Maracutaias em fundos de pensão – Além de capitalizarem os bancos "amigos", as entidades de previdência complementar vinculadas a estatais, que movimentam recursos da ordem de 300 bilhões de reais, continuaram sendo um dos alvos preferenciais de espertalhões (tanto do governo quanto de fora dele). Nas operações do mercado financeiro, a lógica era a seguinte: corretoras em geral ligadas a doleiros ganhavam e os fundos de pensão perdiam. O dinheiro dos fundos de pensão ia quase sempre para as mesmas corretoras. Um dos casos relatados foi o da Prece, fundo de pensão da Cedae, do governo do Rio de Janeiro. A entidade registrou o maior volume de perdas com títulos públicos de 2000 a 2005 (35,4 milhões de reais). Como? A CPI constatou que os preços de títulos negociados à Prece eram diferentes dos praticados pelo mercado. Por exemplo, numa operação em setembro de 2002, uma corretora adquiriu lote de 2.500 títulos a 1.313,68 reais a unidade, repassando a outra corretora quase pelo mesmo preço – 1.313,83 reais. Na hora de negociar com a Prece, o preço unitário do papel foi de 1.397,49 reais, gerando rendimento diário de 6,4% para a corretora (patamar exagerado para os padrões do mercado) e perda de 209.500 reais para a Prece.

 

CAPÍTULO 4
SEGUROS

Golpe do seguro – O pagamento irregular de um seguro resultou em prejuízo de quase 15 milhões de reais ao Instituto de Resseguros do Brasil (IRB), entidade de economia mista controlada pela União. Essa dinheirama foi torrada para cobrir o incêndio na Companhia Fiação e Tecidos Guaratinguetá, ocorrido em 5 de dezembro de 2003, quando a apólice do contrato com a seguradora já estava vencida. Inexplicavelmente, a direção do IRB aceitou apólice emitida em 29 de setembro de 2004, retroativa à data do sinistro, cobrindo os prejuízos da empresa. A operação, autorizada pela diretoria do IRB, não passou pela consultoria jurídica do órgão, como é praxe nesses casos. Resultado: uma salgada conta de 14,8 milhões de reais para os cofres públicos.

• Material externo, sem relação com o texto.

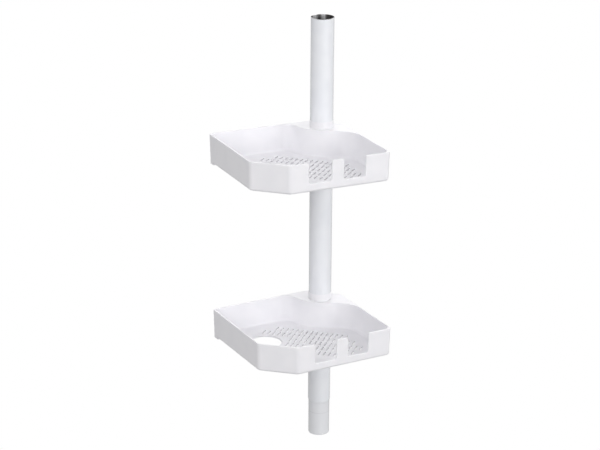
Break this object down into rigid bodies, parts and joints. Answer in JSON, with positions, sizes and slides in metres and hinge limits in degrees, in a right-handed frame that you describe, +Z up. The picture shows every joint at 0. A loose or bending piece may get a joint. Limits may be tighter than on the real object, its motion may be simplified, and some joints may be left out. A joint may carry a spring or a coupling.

Ação entre amigos – A CPI constatou o favorecimento de corretoras escolhidas pelo IRB para atuar no bilionário ramo de resseguros facultativos no exterior, ou seja, parcerias com empresas similares estrangeiras. Nesse caso, não ficou caracterizado prejuízo aos cofres públicos, mas demonstrou-se que o IRB privilegiou determinadas empresas. Tanto Furnas quanto a Infraero indicaram ao IRB a mesma corretora – a Assurê – para ficar com o excedente de seus resseguros no exterior. Detalhe: a carta recomendando a empresa foi enviada antes mesmo de a corretora internacional da qual ela é representante ser credenciada pelo IRB. Além disso, a CPI constatou favorecimento da direção do IRB a corretoras em facultativos da Petrobras e de empresas aéreas.